The Times, They Are a Changin'

June has been a huge month for us; in fact, probably the craziest one I've ever known in my adult life.

First we finally responded to God's call for us to move to Washington to be part of the ministry on my parent's lavender farm and to help them with the business, as it's just the three of them and a ton of plants! We're so excited to be going, but very overwhelmed with the implications of such a huge change.  We have been living in the Antelope Valley for 10 years together, basically our entire married life, and have spent eight of those years living in our apartment here in Rosamond, so leaving is the first big change we've made together since getting married.  We have family in Washington and wonderful brothers and sisters at the farm church that love us, so it is nice to have that to go to, but we have a lot of family and wonderful friends here as well and we're going to miss them terribly.
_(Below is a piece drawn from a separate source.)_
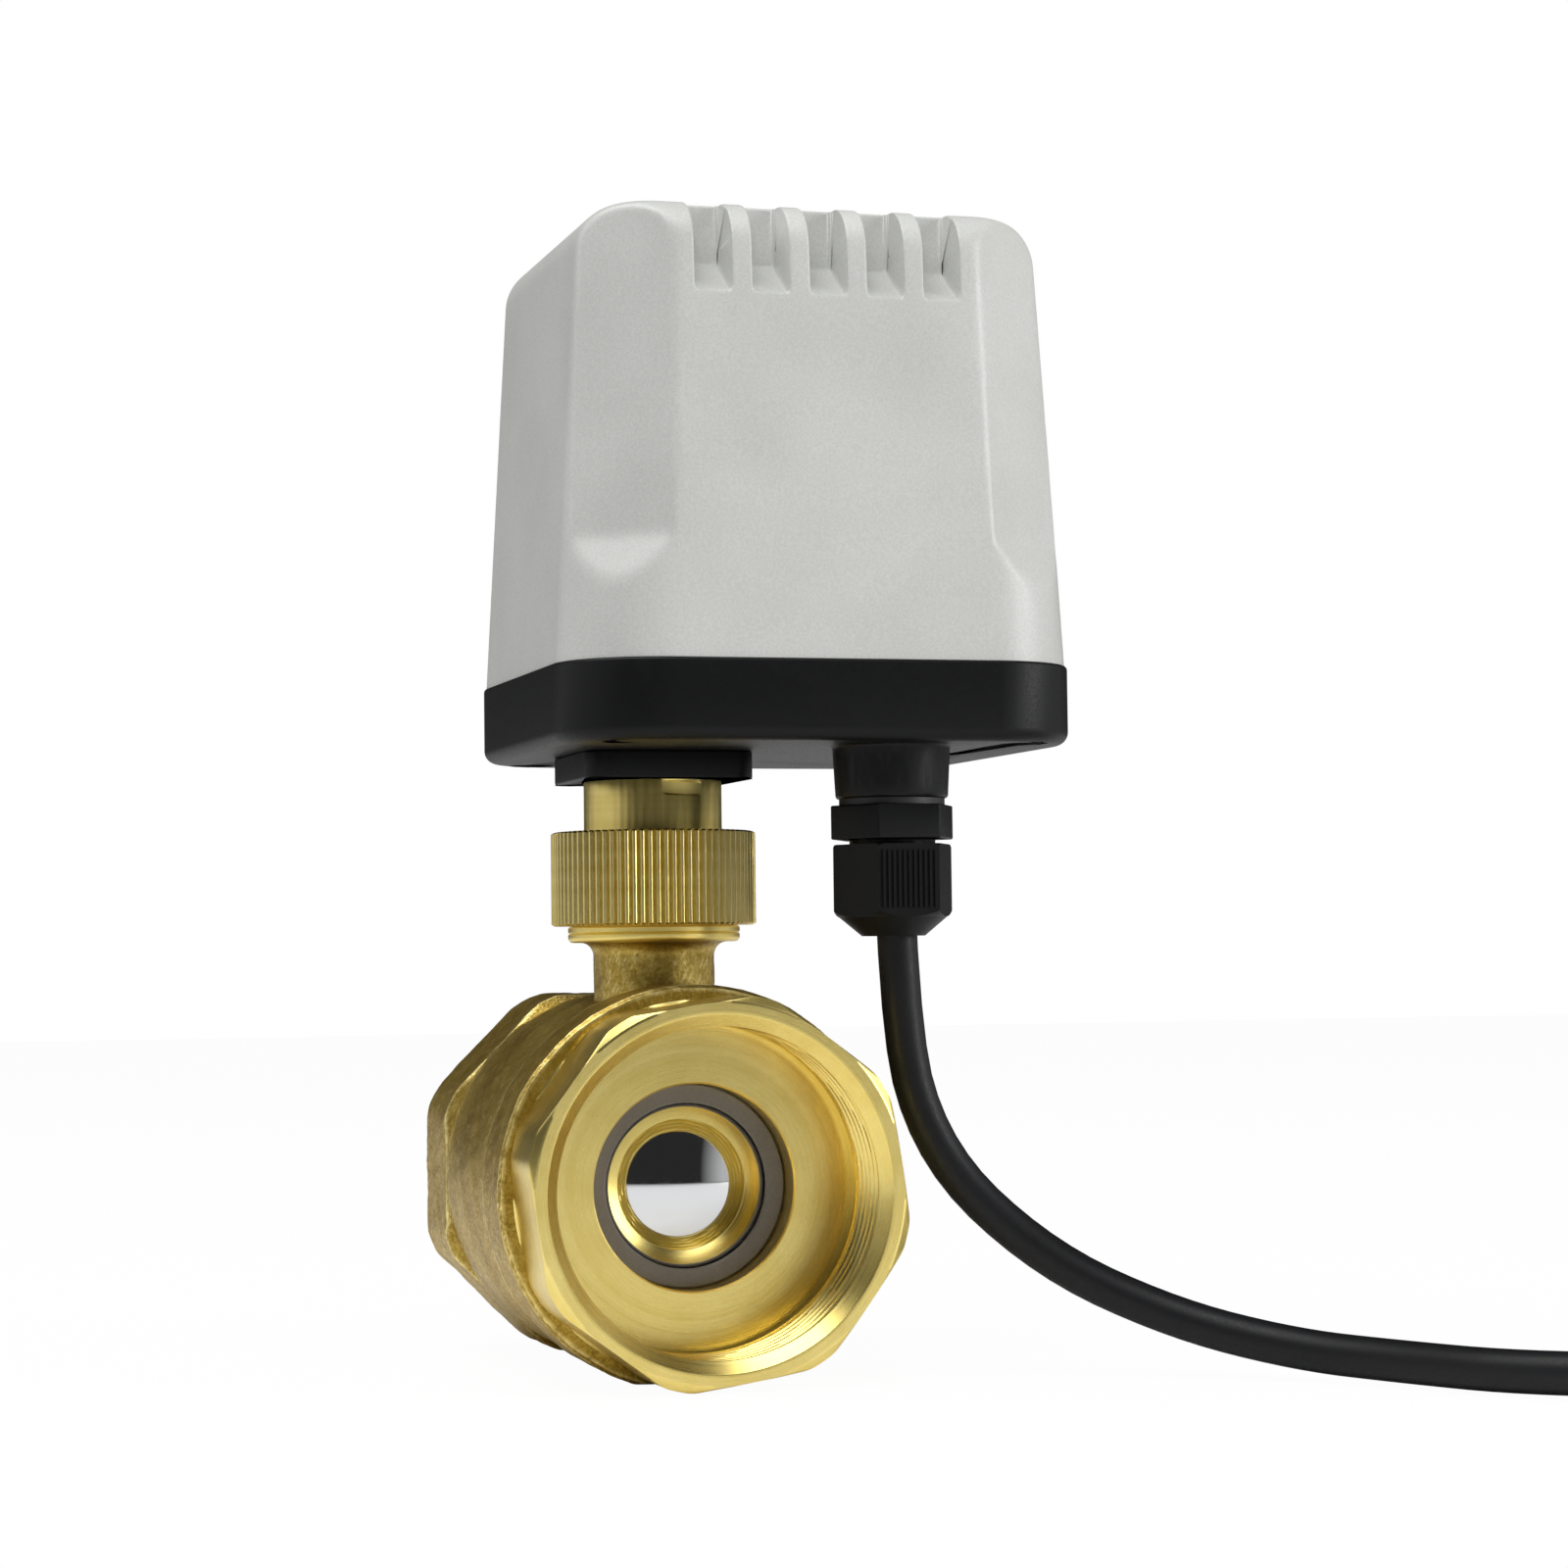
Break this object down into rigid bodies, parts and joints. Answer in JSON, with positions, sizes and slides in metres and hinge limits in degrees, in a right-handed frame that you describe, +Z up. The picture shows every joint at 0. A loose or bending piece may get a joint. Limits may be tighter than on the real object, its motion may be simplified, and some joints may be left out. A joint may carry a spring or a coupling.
{
  "type": "motorized ball valve",
  "caption": "Brass ball valve with threaded ports, turned by a geared electric actuator on its union nut, with a cable through a gland.",
  "frame": {"origin": "on the resting plane, straight below the ball's centre and on the stem's axis", "axes": "+Z up along the stem, -Y out of the front port, +Y out of the rear port, the actuator overhangs towards +X"},
  "size_m": [0.3039, 0.1693, 0.205],
  "materials": {
    "cast_brass": "sand cast, rough",
    "turned_brass": "turned, bright",
    "chromed_brass": "polished chrome plate",
    "seat_ptfe": "dark grey filled PTFE",
    "seal_rubber": "black rubber",
    "black_plastic": "fine texture moulding",
    "grey_plastic": "fine texture moulding",
    "zinc_steel": "zinc plated",
    "gear_nylon": "natural acetal",
    "motor_steel": "pressed can",
    "switch_red": "moulded",
    "board_green": "solder resist",
    "terminal_plastic": "moulded",
    "capacitor_sleeve": "shrink sleeve",
    "core_plastic": "core insulation",
    "cable_rubber": "rubber sheath"
  },
  "bodies": {
    "root": {"valve_body": "cast_brass", "end_cap": "turned_brass", "seat_front": "seat_ptfe", "seat_rear": "seat_ptfe", "body_seal": "seat_ptfe", "stem_thrust_washer": "seat_ptfe", "sleeve": "turned_brass", "mount_plate": "black_plastic", "plate_screws": "zinc_steel", "base": "black_plastic", "base_gasket": "seal_rubber", "cover": "grey_plastic", "cover_screws": "zinc_steel", "gland_body": "black_plastic", "gland_washer": "seal_rubber", "gland_seal": "seal_rubber", "gland_dome_nut": "black_plastic", "gland_locknut": "black_plastic", "shaft_bush": "turned_brass", "idler_pin": "zinc_steel", "gear_plate_lower": "zinc_steel", "gear_plate_upper": "zinc_steel", "gear_pillars": "zinc_steel", "pillar_nuts": "zinc_steel", "motor": "motor_steel", "motor_screws": "zinc_steel", "open_switch_body": "black_plastic", "shut_switch_body": "black_plastic", "switch_screws": "zinc_steel", "circuit_board": "board_green", "board_posts": "zinc_steel", "terminal_block": "terminal_plastic", "terminal_screws": "zinc_steel", "relay": "black_plastic", "capacitor": "capacitor_sleeve", "inner_leads": "core_plastic", "cable": "cable_rubber", "cable_coil": "cable_rubber", "core_ends": "core_plastic", "coil_ties": "black_plastic"},
    "turning_parts": {"ball": "chromed_brass", "stem": "turned_brass", "stem_o_rings": "seal_rubber", "output_shaft": "zinc_steel", "output_gear": "gear_nylon", "switch_cam": "gear_nylon"},
    "idler": {"idler_gear": "gear_nylon"},
    "motor_rotor": {"motor_pinion": "turned_brass"},
    "nut_carrier": {"nut_slip_ring": "seat_ptfe"},
    "nut": {"union_nut": "turned_brass"},
    "open_lever": {"open_switch_lever": "zinc_steel"},
    "open_plunger": {"open_switch_plunger": "switch_red"},
    "shut_lever": {"shut_switch_lever": "zinc_steel"},
    "shut_plunger": {"shut_switch_plunger": "switch_red"}
  },
  "joints": [
    {"name": "valve_turn", "type": "hinge", "parent": "root", "child": "turning_parts", "pos_m": [0, 0, 0], "axis": [0, 0, 1], "range_deg": [0, 90]},
    {"name": "idler_spin", "type": "hinge", "parent": "root", "child": "idler", "pos_m": [0.0255, 0, 0], "axis": [0, 0, 1], "range_deg": [-292.5, 0]},
    {"name": "motor_spin", "type": "hinge", "parent": "root", "child": "motor_rotor", "pos_m": [0.0487, 0, 0], "axis": [0, 0, 1], "range_deg": [0, 1121.25]},
    {"name": "nut_lift", "type": "slide", "parent": "root", "child": "nut_carrier", "axis": [0, 0, 1], "range_m": [0, 0.0045]},
    {"name": "nut_turn", "type": "hinge", "parent": "nut_carrier", "child": "nut", "pos_m": [0, 0, 0], "axis": [0, 0, 1], "range_deg": [0, 1080]},
    {"name": "open_lever_tilt", "type": "hinge", "parent": "root", "child": "open_lever", "pos_m": [0.009, 0.0136, 0], "axis": [0, 0, 1], "range_deg": [-4.5, 0], "stiffness_Nm_per_rad": 0.02},
    {"name": "open_plunger_slide", "type": "slide", "parent": "root", "child": "open_plunger", "axis": [0, 1, 0], "range_m": [0, 0.00055]},
    {"name": "shut_lever_tilt", "type": "hinge", "parent": "root", "child": "shut_lever", "pos_m": [0.009, -0.0136, 0], "axis": [0, 0, 1], "range_deg": [0, 4.5], "stiffness_Nm_per_rad": 0.02},
    {"name": "shut_plunger_slide", "type": "slide", "parent": "root", "child": "shut_plunger", "axis": [0, -1, 0], "range_m": [0, 0.00055]}
  ],
  "couplings": [
    {"joint": "idler_spin", "follows": "valve_turn", "ratio": -3.25},
    {"joint": "motor_spin", "follows": "valve_turn", "ratio": 12.458},
    {"joint": "nut_lift", "follows": "nut_turn", "m_per_rad": 0.00023873},
    {"joint": "open_plunger_slide", "follows": "open_lever_tilt", "m_per_rad": -0.007},
    {"joint": "shut_plunger_slide", "follows": "shut_lever_tilt", "m_per_rad": 0.007}
  ]
}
Soon after making the announcement that we were going, we found out that Jake's dad Don has cancer.  It is in a very early stage and they are pretty confident that he will be okay following surgery and chemo, but it is still a very scary thing and probably the worst thing you could have happen when you are gearing up for a move.  It's still a very difficult struggle in my head, being excited about moving but also feeling helpless about Dad's situation.  The only thing that has kept us both from completely losing our minds with worry is the unshakeable knowledge that God Almighty has all of this in control and He knew about all of it before it happened.  God has already used  Don's situation to touch so many people and really shake things up in a good way spiritually, not least of all in my life and in Jake's life.  The timing of everything-our move and Dad's cancer-is not coincidental.  It is all happening to glorify God, and we are looking forward to seeing how it all plays out.  Our story is just beginning a new chapter, and I have no idea how it will turn out, but my God does, and that's all I need to know.  I feel honored that I get to be part of it all, really, and despite this being the scariest, most uncertain time in my life that I have ever known, I am resting in the fact that God has us in His arms and is holding onto us no matter what happens.